伊藤 国際大会にも多く出場するようになりましたが、つらいことはありませんか?

上地 私は海外に行くのがすごく好きで、海外の生活が全然苦にならないので、どこの大会に行くのもすごく楽しみなんです。毎回周りの皆さんは、競技やツアーの連戦が続くと、「家に帰って白いご飯が食べたい」とか、「自分のベッドで寝たい」とかっておっしゃっているんですけど、私ひとりだけ大会終盤になって残り滞在期間が3日とかになると「ああ、帰りたくない。ああ、帰りたくない」って毎日言って、「分かったから」ってよく言われていまして(笑)。15歳16歳ぐらいの時はよく言っていましたね。今は口に出さないですけど、やっぱり楽しい。海外の選手と一緒にいて、普段なかなか会えない日本の選手とかとも一緒にツアーをまわれるというのがすごく楽しくて好きです。

伊藤 特に好きな大会や国はありますか?

上地 国で言うと、私は韓国とフランスが好きです。韓国の大会はここ最近行けていないんですけど、またツアーの間に組み込めるなら行きたいなと思っています。
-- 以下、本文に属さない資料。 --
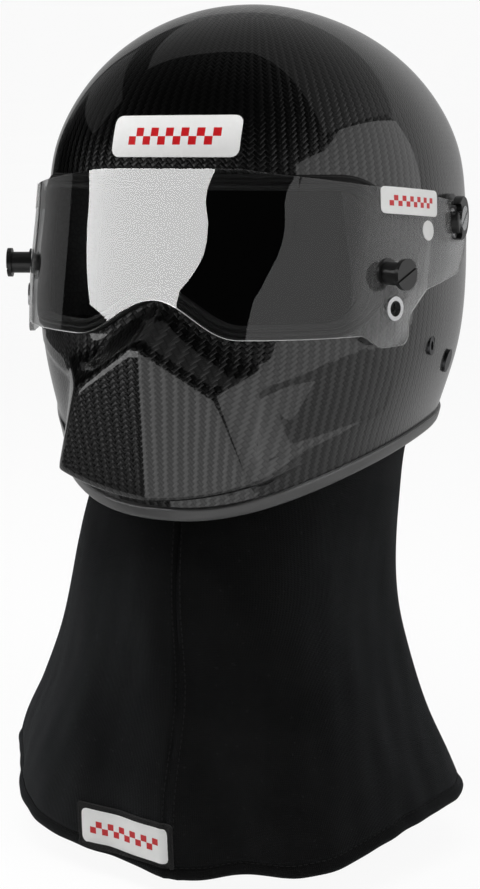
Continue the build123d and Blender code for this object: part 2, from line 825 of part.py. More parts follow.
def linings():
    """Crushable foam and comfort pads, each clear of the next."""
    shell_face = body_form(shell_wall + lining_fit)
    keep = side_prism(
        (
            (-far, lining_brow_z),
            (lining_front_y, lining_brow_z),
            (lining_front_y, lining_ear_z),
            (lining_ear_y, lining_ear_z),
            (lining_ear_y, lining_strap_z),
            (lining_nape_y, lining_strap_z),
            (lining_nape_y, lining_foot_z),
            (far, lining_foot_z),
            (far, far),
            (-far, far),
        )
    )
    pads = {"crown_foam_liner": (shell_face - body_form(foam_inner)) & keep}
    soft = body_form(foam_inner + lining_fit) - body_form(pad_inner)
    pads["crown_comfort_pad"] = soft & side_box(-far, far, crown_pad_z, far)
    pads["brow_comfort_pad"] = soft & side_box(-far, far, lining_brow_z, band_top_z)
    pads["nape_comfort_pad"] = soft & side_box(lining_nape_y, far, lining_foot_z, nape_pad_top_z)
    chin = full_form(shell_wall + lining_fit) - body_form(chin_foam_inner)
    chin = chin & side_box(-far, chin_back_y, -far, cheek_top_z)
    pads["chin_foam_liner"] = chin - below_rim(lining_rim_lift + band_lap)
    cheek = shell_face - body_form(cheek_pad_inner)
    cheek = cheek & side_box(chin_back_y + lining_fit, cheek_back_y, -far, cheek_top_z)
    cheek = cheek - below_rim(lining_rim_lift + band_lap)
    for side, name in sides:
        room_start = anchor_face_x - anchor_length - anchor_pocket_fit
        room_radius = anchor_flange_radius + anchor_pocket_fit
        room = rod((0, anchor_y, anchor_z), (side, 0, 0), room_radius, room_start, far)
        pads["cheek_pad_" + name] = (cheek & half_space(side)) - room
    return pads


def build():
    """All sub-parts by node name."""
    shell = outer_shell()
    parts = {
        "outer_shell": shell,
        "base_trim": base_trim(shell),
        "eyeport_gasket": eyeport_gasket(shell),
        "visor_shield": shield(),
        "visor_dots": Compound(children=[piece.solid() for piece in dots()]),
        "forehead_label": front_label(),
        "neck_skirt": neck_skirt(),
        "skirt_band": skirt_band(),
        "skirt_label": hem_label(),
        "ratchet_screws": Compound(children=[piece.solid() for piece in ratchet_screws()]),
        "strap_rivets": Compound(children=[piece.solid() for piece in rivets()]),
    }
    parts.update(linings())
    bolts = []
    screws = []
    for side, name in sides:
        base, plate, cap, screw = pivot_parts(side)
        parts["pivot_base_" + name] = base
        parts["ratchet_plate_" + name] = plate
        parts["pivot_cap_" + name] = cap
        screws.append(screw)
        post, bolt = tear_off_parts(side)
        parts["tear_off_post_" + name] = post
        bolts.append(bolt)
        ring, stud = detent_parts(side)
        parts["detent_ring_" + name] = ring
        parts["detent_stud_" + name] = stud
        parts["visor_label_" + name] = side_label(side)
        parts["restraint_anchor_" + name] = anchor(side)
        parts["strap_hanger_" + name] = strap_hanger(side)
    loop, centre = strap_loop()
    parts["chin_strap_left"] = strap(1, strap_long_z)
    parts["chin_strap_right"] = strap(-1, strap_short_z) + loop
    parts["d_rings"] = Compound(children=[ring.solid() for ring in d_rings(centre)])
    parts["pivot_screws"] = Compound(children=[screw.solid() for screw in screws])
    parts["tear_off_bolts"] = Compound(children=[bolt.solid() for bolt in bolts])
    return parts


if __name__ == "__main__":
    os.makedirs("parts", exist_ok=True)
    for name, shape in build().items():
        export_step(shape, "parts/" + name + ".step")
        print(name, "solids", len(shape.solids()), "volume", round(shape.volume))
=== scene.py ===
"""Looks of a full-face auto racing helmet: carbon shell, clear shield and knitted neck skirt.

Shapes are worked out in millimetres and made in metres. The helmet faces -Y and +X is the wearer's left.
A place on the body form is (round, up): millimetres round it from the middle of the front, and up it from its foot.
"""

from functools import lru_cache
from math import cos, pi, radians, sin, sqrt, tan

import bmesh
import bpy
import numpy as np
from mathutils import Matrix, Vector
from mathutils.bvhtree import BVHTree
from mathutils.geometry import delaunay_2d_cdt


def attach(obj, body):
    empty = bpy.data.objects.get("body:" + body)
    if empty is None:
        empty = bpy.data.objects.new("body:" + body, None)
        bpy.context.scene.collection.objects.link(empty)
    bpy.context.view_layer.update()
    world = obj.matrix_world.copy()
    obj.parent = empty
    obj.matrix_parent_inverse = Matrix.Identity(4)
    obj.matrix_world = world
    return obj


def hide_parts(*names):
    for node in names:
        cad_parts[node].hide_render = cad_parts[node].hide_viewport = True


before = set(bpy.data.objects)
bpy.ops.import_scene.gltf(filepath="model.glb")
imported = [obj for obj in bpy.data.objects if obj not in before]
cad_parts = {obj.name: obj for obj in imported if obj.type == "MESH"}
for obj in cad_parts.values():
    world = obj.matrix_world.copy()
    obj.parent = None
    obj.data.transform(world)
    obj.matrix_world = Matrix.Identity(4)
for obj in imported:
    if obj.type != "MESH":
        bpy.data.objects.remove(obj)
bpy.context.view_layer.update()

MM = 0.001
FAR = 1e9
TINY = 1e-9
SIDES = ((1, "left"), (-1, "right"))
# Rays for pieces laid on a skin start this far out.
CAST_FROM = 260.0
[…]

伊藤 韓国やフランスのどんなところが好きなんですか?

上地 韓国もフランスもどちらもなんですけど、言葉がまず英語じゃないというところが、好きなんです。英語だったらみんなが基本的に話せる言葉じゃないですか。でも英語圏じゃない国の場合、自分がその国の言葉を勉強すれば、その中でコミュニケーションを取ることができて、より一層仲良くなれるので。

伊藤 確かにそうですね。

上地 特にフランスの大会は、ボランティアの方がたくさんいて、食事を世話してくれたり、洗濯物を集めて持って行ってくれるボランティアの方とかが、地元のおじいちゃんおばあちゃんなんです。そういう方たちが、毎年行ってると、顔を覚えてくれて、「今日は勝った?」とかって聞いてくれるのが、すごくうれしくて。そういう人たちと接するのがすごく自分にとって、息抜きになるというか。試合が終わった後にご飯食べに行って、「今日勝ったよ」と言ったら「じゃあ、デザート持ってきてあげる」とか。そういうところは、健常者のテニスの大会ではあり得ないことだと思います。